Davide Pegoraro – AE Scuola Una
Organo promessa di piacere nella sua tumescenza, plasmato nelle falloforie con la speranza dell’abbondanza, accompagnato da un alone di misteri nell’iconografia dell’arte e nelle sottili invocazioni della letteratura erotica femminile, ridotto infine a gadget nel mercato del porno, sesso rimane tuttavia per la psicoanalisi un buco.
Un buco che rende inesistente la relazione sessuale, che si scava al posto dell’uguale vanificando la formula matematica dell’equazione.
Organizzatore di scenari fantasmatici per mettere in moto la macchina da presa del fantasma, oliandola di libido che possa far defluire desideri e afferrare lembi di soddisfazione, rimane pur tuttavia al centro del discorso come buco, su cui la pulsione s’incaglia nel suo giro infernale, a spirale, di godimento.
Come già Freud aveva messo ben in luce nei Tre saggi sulla teoria sessuale, nel 1905, questo buco che concerne il sessuale è ciò che suscita nel piccolo la sua spinta a sapere, ma anche ciò che determina quello che definisce “fallimento dell’esplorazione sessuale…che non di rado lascia dietro di sé una durevole offesa della pulsione di sapere”1.

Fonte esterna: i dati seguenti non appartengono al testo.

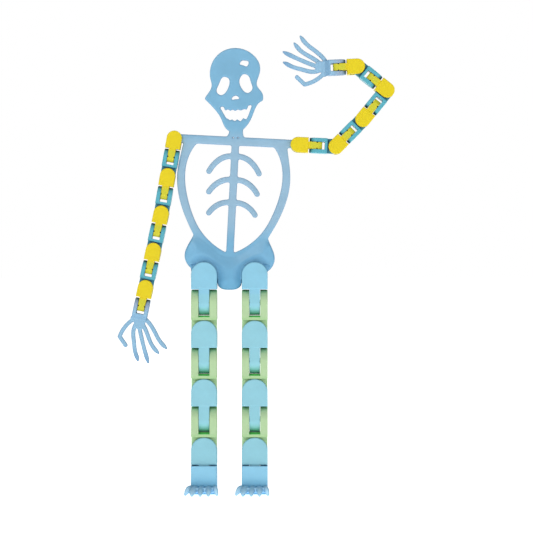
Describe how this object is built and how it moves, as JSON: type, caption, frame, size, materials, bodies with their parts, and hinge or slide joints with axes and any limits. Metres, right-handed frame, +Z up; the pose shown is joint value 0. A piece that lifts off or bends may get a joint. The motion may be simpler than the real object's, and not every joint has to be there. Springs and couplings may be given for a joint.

Di fronte a questo buco il parlessere ha come prima risorsa la fabbricazione di un sintomo, come tentativo più o meno maldestro per poter fare con questo cattivo incontro.
L’analisi ci insegna che di questo sintomo che ci accompagna è necessario in qualche modo ricapitolare in un secondo tempo questa spinta alla ricerca e al suo fallimento. Dall’instaurarsi del soggetto supposto sapere come artificio necessario a compiere i necessari giri del percorso analitico, la logica del processo stesso con la constatazione del sintomo e del suo inesorabile ripetersi avvicina ciascuno di noi a questo buco di struttura e al tappo di godimento che lo ottura.
Su questo punto di fallimento, in cui ci si scopre piuttosto Uni tutti soli con il godimento che non fa rapporto, il reale del sesso può farsi presente, in modo nuovo, con l’opportuna perdita che lo accoglie e lo include.
Shessho: un pezzo di reale, che impasta dei suoni, per includere nella pronuncia quel che non va.